See this Gideon Alert: Michigan Supreme Court Reverses its Unanimous 2-Month Old Decision in ACLU Class Action Lawsuit
The Michigan Supreme Court entered a stunning Order on July 16, 2010 reversing its unanimous decision of just two months ago in the American Civil Liberties class action lawsuit read original complaint in Duncan v. State. By entering summary judgment in favor of the defendants in the case (the State of Michigan and Governor of Michigan), the court puts an end to any opportunity for the plaintiffs to prove they are being denied the effective right to counsel as a result of Michigan’s inadequate and ineffective system of public defense. Three of Michigan’s Supreme Court judges dissented from today’s ruling, saying: “Today’s order slams the courthouse door in plaintiffs’ face for no good reason.” Instead, they are relegated to being represented in their pending cases by lawyers who lack the time, tools, training and resources to provide them with the assistance of counsel that our American system of justice promises to all.
In Michigan, as in most states throughout the country, the state Supreme Court has final responsibility for overseeing the justice system and ensuring that the rights guaranteed to everyone are applied in that system. In other words, it is the courts that we go to when we believe we are being wronged in some way and it is the courts that provide us a remedy for that wrong. The Michigan court adopted, as its reasons for its Order today, the dissenting opinion from the Court of Appeals, which says, in effect, that the courts are washing their hands of any responsibility for overseeing the public defense system and that instead “the executive and legislative branches can and should address such matters.” The ACLU has vowed to keep on fighting: “Our fight to fix the indigent defense system is far from over and we are currently weighing our legal options.”
After today’s decision, who in Michigan is responsible for making the public defense system work? The courts say that it is up to the legislative and executive branches of government. Both branches are well informed on the systemic deficiencies. On behalf of the Michigan Legislature under concurrent resolution of both chambers (SCR 39 of the 2006 Session) and under the guidance of the State Bar of Michigan, NLADA undertook a year-long study of indigent defense representation in ten sample counties. To ensure that a representative sample of counties was chosen to be studied — and to avoid criticism that either the best or worst systems were cherry-picked to skew the results — NLADA requested that an advisory group be convened to choose the sample counties. Created by SCR 39-sponsor Senator Alan Cropsey, the advisory group was composed of representatives from the State Court Administrator’s Office, the Prosecuting Attorneys Association of Michigan, the Michigan Association of Counties, the State Bar of Michigan, the State Appellate Defender Office, the Criminal Defense Attorneys of Michigan, the Supreme Court, and trial-level judges. The advisory group ensured that the county sample reflected geographic, population, economic, and defense delivery model diversity.

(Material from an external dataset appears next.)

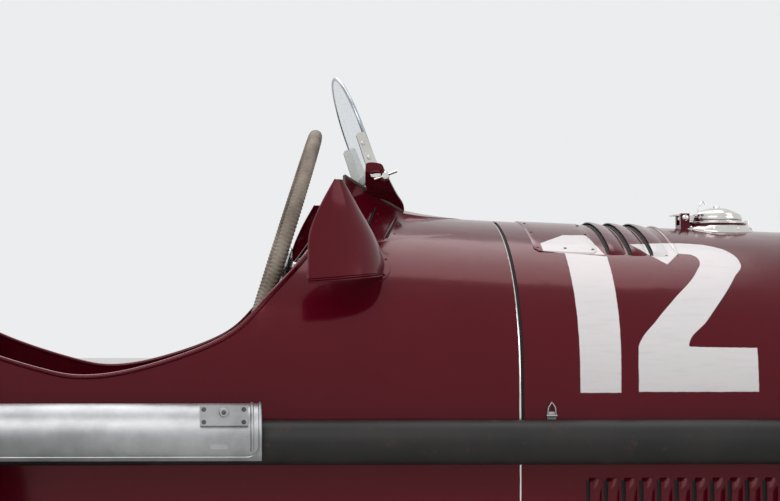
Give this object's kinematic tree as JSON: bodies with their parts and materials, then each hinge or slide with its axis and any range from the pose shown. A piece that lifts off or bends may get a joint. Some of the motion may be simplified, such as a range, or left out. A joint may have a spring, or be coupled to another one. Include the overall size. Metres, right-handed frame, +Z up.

The NLADA report, A Race to the Bottom, opens with a re-telling of the first right to counsel case in American – the case of the Scottsboro Boys in 1932 Alabama (Powell v. Alabama) – to show that many of the systemic deficiencies identified in the Scottsboro Boys’ story permeate the criminal courts of Michigan today: judges hand-picking defense attorneys; lawyers appointed to cases for which they are unqualified; defenders meeting clients on the eve of trial and holding non-confidential discussions in public courtroom corridors; attorneys failing to identify obvious conflicts of interest; failure of defenders to properly prepare for trial and meet their ethical canons to zealously advocate for clients; inadequate compensation for those appointed to defend the accused; and, a lack of sufficient time, training, and resources to properly prepare a case in the face of the state court’s emphasis on disposing of cases as quickly as possible.
One wonders how much the financial impact of moving an early 20th century public defense model into the new millennium amidst one of the nation’s most economically depressed states had on the decision. The concurring opinion reasoned that the probable financial impact of the case could be substantial, stating the Court’s original decision was “an open invitation to the trial court to assume ongoing operational control over systems for providing defense counsel to indigent criminal defendants.. .. And with that invitation comes a blank check on the part of the judiciary to force sufficient state level legislative appropriations and executive branch acquiescence in assuming similar control over the systems in every county in this state, while nullifying the provisions of the criminal defense act and superintending authority of the Supreme Court and the State Court Administrator.” We remind the Court’s majority that our Constitutional rights extend to all of our citizens, not merely those of sufficient means. Though we understand that policy-makers must balance other important demands on their resources, the Constitution does not allow for justice to be rationed to the poor due to insufficient funds.